Il est également interdit à la sage-femme de « proposer aux patientes ou à leur entourage, comme salutaires ou efficaces, des remèdes ou des procédés insuffisamment validés sur le plan scientifique » (article R. 4127-31). Il faut donc être attentif en cas de pratiques non médicales de type yoga, méditation, préparations à base de placenta, rites « traditionnels », « arbre protecteur », ou méthode dite du « bébé lotus ». Une sanction disciplinaire peut être infligée, quand bien même aucun dommage n’est causé par ces « prescriptions ».
La question se pose en ce moment des pratiques de soins non conventionnelles, telles que l’homéopathie, l’ostéopathie ou l’acupuncture. Déremboursées, remises en cause dans leur efficacité, voire dans leur innocuité, ces pratiques souvent utilisées par les sages-femmes sont désormais à utiliser avec précaution.

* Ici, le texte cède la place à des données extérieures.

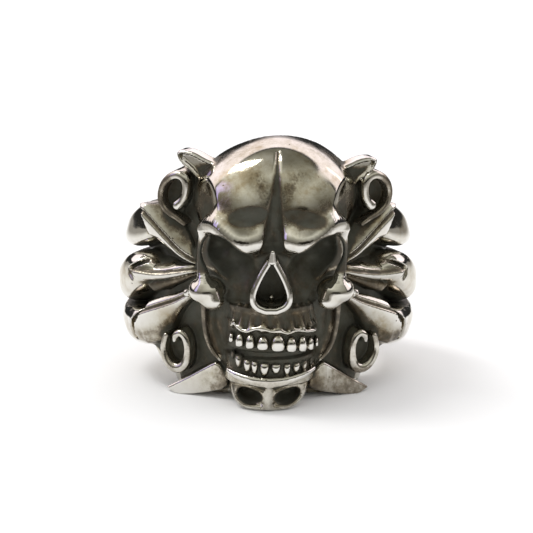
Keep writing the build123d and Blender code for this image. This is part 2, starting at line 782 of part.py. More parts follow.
def surface(values, axes):
    """One point in each cell the surface crosses, four-sided faces between them"""
    inside = values < 0
    nx, ny, nz = values.shape
    count = sum(inside[a:nx - 1 + a, b:ny - 1 + b, c:nz - 1 + c].astype(int) for a, b, c in CORNERS)
    cells = np.nonzero((count > 0) & (count < 8))
    index = np.full(count.shape, -1)
    index[cells] = np.arange(len(cells[0]))
    val = [values[cells[0] + a, cells[1] + b, cells[2] + c] for a, b, c in CORNERS]
    pos = [np.stack([axes[e][cells[e] + k[e]] for e in range(3)], 1) for k in CORNERS]
    total = np.zeros((len(cells[0]), 3))
    hits = np.zeros(len(cells[0]))
    for m, n in EDGES:
        cross = (val[m] < 0) != (val[n] < 0)
        t = np.where(cross, val[m] / np.where(cross, val[m] - val[n], 1), 0)
        total += np.where(cross, 1, 0)[:, None] * (pos[m] + t[:, None] * (pos[n] - pos[m]))
        hits += cross
    points = total / hits[:, None]
    quads = []
    for e in range(3):
        lo = [slice(None)] * 3
        hi = [slice(None)] * 3
        lo[e] = slice(0, -1)
        hi[e] = slice(1, None)
        first = inside[tuple(lo)]
        at = np.nonzero(first != inside[tuple(hi)])
        f, g = [(1, 2), (2, 0), (0, 1)][e]
        ring = []
        for back_f, back_g in ((1, 1), (0, 1), (0, 0), (1, 0)):
            c = [a.copy() for a in at]
            c[f] -= back_f
            c[g] -= back_g
            ring.append(index[tuple(c)])
        quad = np.stack(ring, 1)
        turn = ~first[at]
        quad[turn] = quad[turn][:, ::-1]
        quads.append(quad)
    return points, np.concatenate(quads)


def settle(points, reach, rounds=2):
    """Moves each point along the slope of the field on to the true surface"""
    e = SLOPE_STEP
    for _ in range(rounds):
        f = sculpture(*points.T)
        g = np.empty_like(points)
        for a in range(3):
            d = np.zeros(3)
            d[a] = e
            g[:, a] = (sculpture(*(points + d).T) - sculpture(*(points - d).T)) / (2 * e)
        g2 = np.maximum((g ** 2).sum(1), 0.1)
        points = points - g * np.clip(f / g2, -reach, reach)[:, None]
    flat = points[:, 2] < FLOOR_Z + FLOOR_BAND
    points[flat, 2] = FLOOR_Z
    return points


def main_piece(points, quads):
    """The largest connected surface alone"""
    label = np.arange(len(points))
    ends = np.concatenate([quads[:, [0, 1]], quads[:, [1, 2]], quads[:, [2, 3]]])
    while True:
        low = np.minimum(label[ends[:, 0]], label[ends[:, 1]])
        new = label.copy()
        np.minimum.at(new, ends[:, 0], low)
        np.minimum.at(new, ends[:, 1], low)
        new = new[new]
        if (new == label).all():
            break
        label = new
    names, sizes = np.unique(label, return_counts=True)
    quads = quads[label[quads[:, 0]] == names[np.argmax(sizes)]]
    used, quads = np.unique(quads, return_inverse=True)
    return points[used], quads.reshape(-1, 4)


def triangles(points, quads):
    """Each four-sided face split along its shorter diagonal"""
    d1 = np.linalg.norm(points[quads[:, 0]] - points[quads[:, 2]], axis=1)
    d2 = np.linalg.norm(points[quads[:, 1]] - points[quads[:, 3]], axis=1)
    a = quads[d1 <= d2]
    b = quads[d1 > d2]
    return np.concatenate([a[:, [0, 1, 2]], a[:, [0, 2, 3]], b[:, [1, 2, 3]], b[:, [1, 3, 0]]])


# Limits of the thinning: how far a joined point may move, how unsure a meeting of planes may be,
# what an edge's length counts for, how far a face may turn (as a cosine), how narrow it may be
MOVE_LIMIT = 0.7
DOUBT_LIMIT = 1e-4
LENGTH_SHARE = 2e-5
TURN_LIMIT = 0.5
NARROW_LIMIT = 0.06


def best_point(q, a, b):
    """The point with the least error for the summed plane table q, and that error"""
    q11, q12, q13, q14, q22, q23, q24, q33, q34, q44 = q
    c11 = q22 * q33 - q23 * q23
    c12 = q13 * q23 - q12 * q33
    c13 = q12 * q23 - q13 * q22
    det = q11 * c11 + q12 * c12 + q13 * c13
    size = q11 + q22 + q33
    tries = [((a[0] + b[0]) / 2, (a[1] + b[1]) / 2, (a[2] + b[2]) / 2)]
    if det > DOUBT_LIMIT * size ** 3:
        c22 = q11 * q33 - q13 * q13
        c23 = q12 * q13 - q11 * q23
        c33 = q11 * q22 - q12 * q12
        x = -(c11 * q14 + c12 * q24 + c13 * q34) / det
        y = -(c12 * q14 + c22 * q24 + c23 * q34) / det
        z = -(c13 * q14 + c23 * q24 + c33 * q34) / det
        m = tries[0]
        if (x - m[0]) ** 2 + (y - m[1]) ** 2 + (z - m[2]) ** 2 < MOVE_LIMIT ** 2:
            tries = [(x, y, z)]
    else:
        tries += [a, b]
    best = None
    for x, y, z in tries:
        err = (q11 * x * x + q22 * y * y + q33 * z * z + q44 + 2 * (q12 * x * y + q13 * x * z + q23 * y * z
               + q14 * x + q24 * y + q34 * z))
        if best is None or err < best[0]:
            best = (err, (x, y, z))
    reach = (a[0] - b[0]) ** 2 + (a[1] - b[1]) ** 2 + (a[2] - b[2]) ** 2
    return best[0] + LENGTH_SHARE * reach * reach, best[1]


def normal(a, b, c):
    """Square to a triangle, as long as twice its area"""
    ux, uy, uz = b[0] - a[0], b[1] - a[1], b[2] - a[2]
    vx, vy, vz = c[0] - a[0], c[1] - a[1], c[2] - a[2]
    return uy * vz - uz * vy, uz * vx - ux * vz, ux * vy - uy * vx


def thin_out(points, corners, wanted):
    """Joins the ends of the least needed edges until the wanted number of triangles is left"""
    a, b, c = [points[corners[:, k]] for k in range(3)]
    n = np.cross(b - a, c - a)
    area = np.linalg.norm(n, axis=1)
    n = n / np.maximum(area, 1e-12)[:, None]
    d = -(n * a).sum(1)
    plane = np.column_stack([n, d])
    tables = np.stack([plane[:, i] * plane[:, j] for i in range(4) for j in range(i, 4)], 1) * area[:, None]
    sums = np.zeros((len(points), 10))
    for k in range(3):
        np.add.at(sums, corners[:, k], tables)
    sums = [tuple(q) for q in sums.tolist()]
    places = [tuple(p) for p in points.tolist()]
    tris = corners.tolist()
    around = [set() for _ in places]
    for t, tri in enumerate(tris):
        for v in tri:
            around[v].add(t)
    stamp = [0] * len(places)
    heap = []

    def offer(u, v):
        q = tuple(i + j for i, j in zip(sums[u], sums[v]))
        err, at = best_point(q, places[u], places[v])
        heapq.heappush(heap, (err, u, v, stamp[u], stamp[v], at))

    for u, v in {(min(t[i], t[i - 1]), max(t[i], t[i - 1])) for t in tris for i in range(3)}:
        offer(u, v)
    left = len(tris)
    while left > wanted and heap:
        err, u, v, su, sv, at = heapq.heappop(heap)
        if stamp[u] != su or stamp[v] != sv or stamp[u] < 0 or stamp[v] < 0:
            continue
        shared = around[u] & around[v]
        near_u = {w for t in around[u] for w in tris[t]} - {u, v}
        near_v = {w for t in around[v] for w in tris[t]} - {u, v}
        if len(shared) != 2 or len(near_u & near_v) != 2:
            continue
        good = True
        for w in (u, v):
            for t in around[w] - shared:
                old = [places[k] for k in tris[t]]
                new = [at if k == w else places[k] for k in tris[t]]
                n0 = normal(*old)
                n1 = normal(*new)
                dot = n0[0] * n1[0] + n0[1] * n1[1] + n0[2] * n1[2]
                l0 = (n0[0] ** 2 + n0[1] ** 2 + n0[2] ** 2) ** 0.5
                l1 = (n1[0] ** 2 + n1[1] ** 2 + n1[2] ** 2) ** 0.5
                long2 = max(sum((new[i][e] - new[i - 1][e]) ** 2 for e in range(3)) for i in range(3))
                if dot < TURN_LIMIT * l0 * l1 or l1 < NARROW_LIMIT * long2:
                    good = False
                    break
            if not good:
                break
        if not good:
            continue
        for t in shared:
            for w in tris[t]:
                around[w].discard(t)
            tris[t] = None
        left -= 2
        for t in around[v]:
            tris[t] = [u if w == v else w for w in tris[t]]
            around[u].add(t)
        sums[u] = tuple(i + j for i, j in zip(sums[u], sums[v]))
        places[u] = at
        stamp[u] += 1
        stamp[v] = -1
        around[v] = set()
        for w in {w for t in around[u] for w in tris[t]} - {u}:
            offer(min(u, w), max(u, w))
    kept = np.array([t for t in tris if t])
    used, kept = np.unique(kept, return_inverse=True)
    return np.array(places)[used], kept.reshape(-1, 3)


xs = stations([(-17.2, SIDE_CELL), (-9.2, FACE_CELL), (9.2, SIDE_CELL), (17.2, SIDE_CELL)])
ys = stations([(-20.6, FACE_CELL), (-13.0, FACE_CELL * 1.15), (-8.0, SIDE_CELL), (2.0, BACK_CELL),
               (13.0, BACK_CELL)])
zs = stations([(FLOOR_Z - 0.55, FACE_CELL), (GRID_TOP, FACE_CELL)])
X, Y, Z = np.meshgrid(xs, ys, zs, indexing="ij")
values = sculpture(X.ravel(), Y.ravel(), Z.ravel()).reshape(X.shape)
values = close_pinches(values)
points, quads = surface(values, (xs, ys, zs))
points, quads = main_piece(points, quads)
points = settle(points, FACE_CELL * SETTLE_SHARE)
corners = triangles(points, quads)
points, corners = thin_out(points, corners, TRIANGLES)
points[points[:, 2] < FLOOR_Z + 0.4 * FLOOR_BAND, 2] = FLOOR_Z

vectors = [Vector(*map(float, p)) for p in points]
faces = [Face(Wire.make_polygon([vectors[a], vectors[b], vectors[c]], close=True)) for a, b, c in corners]
casting = Solid(Shell(faces))
ring = casting.cut(Pos(0, 0, BORE_MIDDLE) * Cylinder(BORE_RADIUS, BORE_CUT))

os.makedirs("parts", exist_ok=True)
export_step(ring, "parts/ring.step", write_pcurves=False)
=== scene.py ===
import math
import bpy
import numpy as np
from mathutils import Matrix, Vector


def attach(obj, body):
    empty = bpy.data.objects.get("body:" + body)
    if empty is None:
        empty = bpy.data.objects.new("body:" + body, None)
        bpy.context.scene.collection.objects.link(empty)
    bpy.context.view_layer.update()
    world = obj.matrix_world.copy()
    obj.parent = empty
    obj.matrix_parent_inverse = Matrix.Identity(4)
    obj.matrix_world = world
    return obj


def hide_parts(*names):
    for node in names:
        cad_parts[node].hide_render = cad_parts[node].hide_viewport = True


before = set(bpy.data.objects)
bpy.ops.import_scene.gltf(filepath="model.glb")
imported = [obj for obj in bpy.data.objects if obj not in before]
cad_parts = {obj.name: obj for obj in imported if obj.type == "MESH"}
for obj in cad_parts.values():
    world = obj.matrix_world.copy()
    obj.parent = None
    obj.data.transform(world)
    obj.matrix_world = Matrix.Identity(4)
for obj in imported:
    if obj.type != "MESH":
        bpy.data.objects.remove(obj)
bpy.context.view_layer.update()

# Skull ring: one oxidised silver casting. The forms are worked out in millimetres,
# in the same frame and with the same named sizes as the solid, then put down in metres.
MM = 0.001

# Grid of the casting: cells at the face and behind it, for a full and for a quick picture,
# then where it ends, and the number of triangles made of it
STEPS = (0.17, 0.34)
GRID_SIDE = 16.9
GRID_FRONT = -20.6
GRID_MIDDLE = -8.0
GRID_BACK = 13.0
GRID_BELOW = 0.6
GRID_TOP = 18.7
TRIANGLES = 192000

# How the surface is found: points worked out at once, cells along a coarse cell, coarse cells
# that count as near, step for the slope and least square of a slope
BATCH = 60000
COARSE = 4
NEAR_CELLS = 1.5
SLOPE_STEP = 0.02
LEAST_SLOPE = 0.05

# How crowded with metal a place is: cell of the even grid, width of the change from air to
# metal, the radii looked at, and how many times the reach of one average a radius is
CROWD_CELL = 0.25
CROWD_SOFT = 0.3
CROWD_RADII = (0.5, 1.1, 2.8)
BLUR_SHARE = 1.6

# Sizes of the hole, the skull, the mouth, the front plate and the leaves
BORE_RADIUS = 10.0
FLOOR_Z = -10.2
CRANIUM_HALF_WIDTH = 8.4
CRANIUM_DEPTH = 7.4
CRANIUM_RISE = 6.2
CRANIUM_SQUARENESS = 2.9
FOREHEAD_SLOPE = 0.0235
BROW_RADIUS = 1.25
FURROW_RADIUS = 0.8
NOSE_RIM = 0.45
GUM_RADIUS = 0.2
TOOTH_THICKNESS = 0.78
TOOTH_SQUARENESS = 2.5
CHIN_Z = -6.82
CHIN_RADIUS = 0.32
RAMUS_RADIUS = 0.26
ARCH_HALF = 5.0
ARCH_DEPTH = 4.1
ARCH_BACK = -14.1
PLATE_TURN = 24.4
PLATE_X = 7.5
PLATE_Y = -11.0
SCROLL_STAND = 0.8
SCROLL_LIFT = 0.45
BED_DROP = 1.15
HORN_LIFT = 0.75
TIP_RIM = 0.35
TIP_RISE = 0.04
GAP_RADIUS = 0.42
GAP_PLACE = 0.5
GAP_DEPTH = 0.9
LEAF_LINE = 0.2
LEAF_GROOVE = 0.38
LOBE_LEAN = 0.30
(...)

Dans un service de maternité, lorsque la sage-femme prescrit suivant un protocole de service ou à la demande d’un médecin, sa responsabilité ne peut être mise en jeu que si elle a outrepassé ses fonctions, c’est-à-dire qu’elle est allée plus loin que ce à quoi l’autorisait ce protocole ou cette demande du médecin. La sage-femme salariée, tant qu’elle n’excède pas ses fonctions, sera protégée par la structure qui l’emploie, l’établissement de soins, en cas de dommage causé par une prescription.